SOUTH African wool and mohair broker, BKB has begged the Senate to repeal the Agricultural Marketing (Wool and Mohair Licensing) Regulations 2018 to allow producers to sell their fabric to a broker of their choice.
BKB’s wool and mohair general manager Isak Staats this week told the Senate’s legislation committee that Lesotho needs to allow farmers to export their fabric to ensure that their families do not become desperate due to delayed payments.
The Senate had invited BKB to comment on the new Agricultural Marketing (Wool and Mohair) Regulations of 2018 gazetted by the minister of Agriculture and food security, Mahala Molapo.
Agricultural Marketing (Wool and Mohair Licensing) Regulations 2018 were gazetted by the Minister of Agriculture and Food Security, Mr Molapo, last September. The regulations state that no one will be allowed to trade in wool and mohair without a licence from the Ministry of Small Business, Cooperatives and Marketing. They also stipulate that all the transactions should be done from Lesotho.
For the past 44 years, Basotho farmers had been selling their fabric in South Africa through brokers BKB until the promulgation of the Wool and Mohair Regulations of 2018.
The controversial regulations have been bitterly opposed by many local farmers who feel that they not only deprive them of higher earnings in South Africa but also that they were enacted to benefit Chinese businessman, Stone Shi.
The fabric is now auctioned locally by the Lesotho Wool Centre (LWC), a joint venture between the Lesotho National Wool and Mohair Growers Association (LNWMGA) and Mr Shi’s Maseru Dawning Trading Company.
The LNWMGA holds 75 percent shares while Maseru Dawning holds the remaining 25 percent in the LWC.
The LWC recently told the Lesotho Times that the centre has paid less than 2 000 farmers out of about 13 000 who have sold their fabric through its facilities. However, the farmers have lamented that the delays have cause them untold suffering as they are failing to provide for their families due to lack of resources.

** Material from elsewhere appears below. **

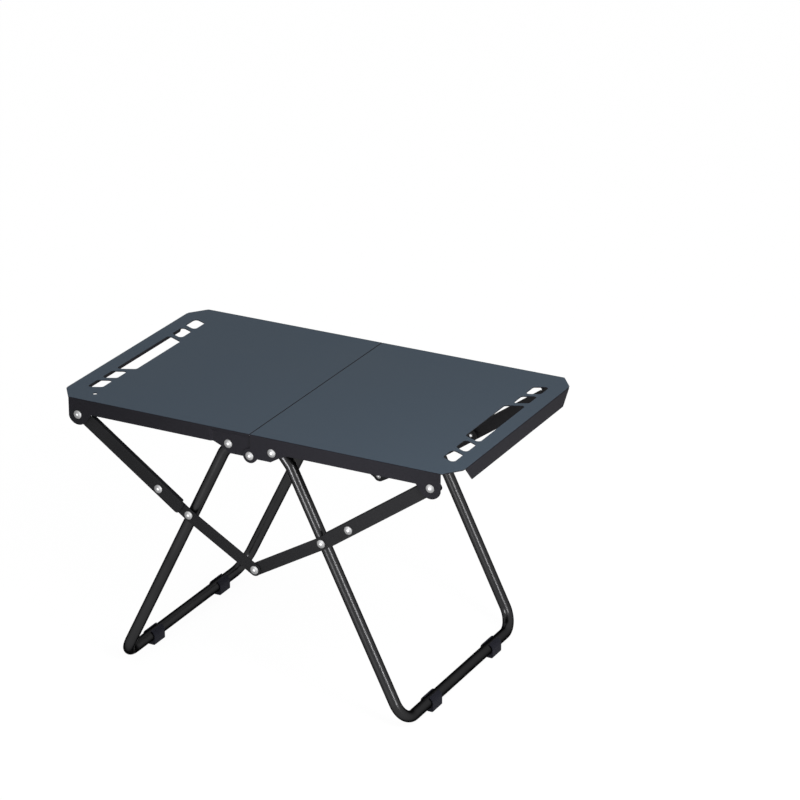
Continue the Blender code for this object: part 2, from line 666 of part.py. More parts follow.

And Mr Staats told the Senate committee this week that given the dire hunger situation that many farmers are facing as they wait for their money, any broker, other than BKB, can even be engaged to quickly sell the remaining wool just to give farmers relief.
He said payment delays have forced some farmers to slaughter their livestock for food and the production of the wool and mohair sector will eventually take a significant knock.
“You have got to get the wool out of the country as soon as possible, and I do not care if it is done through BKB or anybody else,” Mr Staats said.
“This is because you have got a real problem that is called hunger in this country. I cannot emphasise this point enough but you have a situation where farmers are sitting at home with no food and being forced to feed on their livestock due to hunger.”
Mr Staats further said that the delay in selling the Lesotho wool and mohair could dent the country’s reputation in the global market, which could be lost forever.
Mr Staats’ sentiments were echoed by LNWMGA representatives who were also present at the meeting.
LNWMGA president Mokuenihi Thinyane said it is important for farmers to be allowed to choose a broker of their choice. He said by so doing, they would be able to maximise the returns on the sale of their fabric.
“We would advise that farmers be allowed to sell their wool in the open international market as opposed to the black market in which the fabric is currently being sold,” Mr Thinyane said.
Mr Staats also accused the government of being hostile towards BKB and said this has blocked the company from setting up facilities locally.
“The government wants us to first set up infrastructure before it can give us a licence to operate here. So, it will not be possible to come under these circumstances.”
He also refuted allegations that BKB owes the government in excess of M1.4 billion as claimed by the Minister of Small Business, Cooperatives and Marketing, Chalane Phori, last June.
Mr Phori said this during public gatherings for wool and mohair farmers in Thaba-Tseka. The gatherings were part of countrywide tours that Mr Phori held along with his ministerial colleagues, Tefo Mapesela (Trade and Industry), Mahala Molapo (Agriculture and Food Security), Tlohelang Aumane (Development Planning) and Machesetsa Mofomobe (Deputy Minister of Home Affairs).
The ministers were on a mission to explain to farmers the rationale behind the new Agricultural Marketing (Wool and Mohair Licensing) Regulations of 2018 which were recently tabled before parliament.
“As far as we are concerned, we have been operating within the tax laws of both Lesotho and South Africa. We have attached reports from three independent consultants confirming as on the submitted documents to the Committee,” Mr Staats said.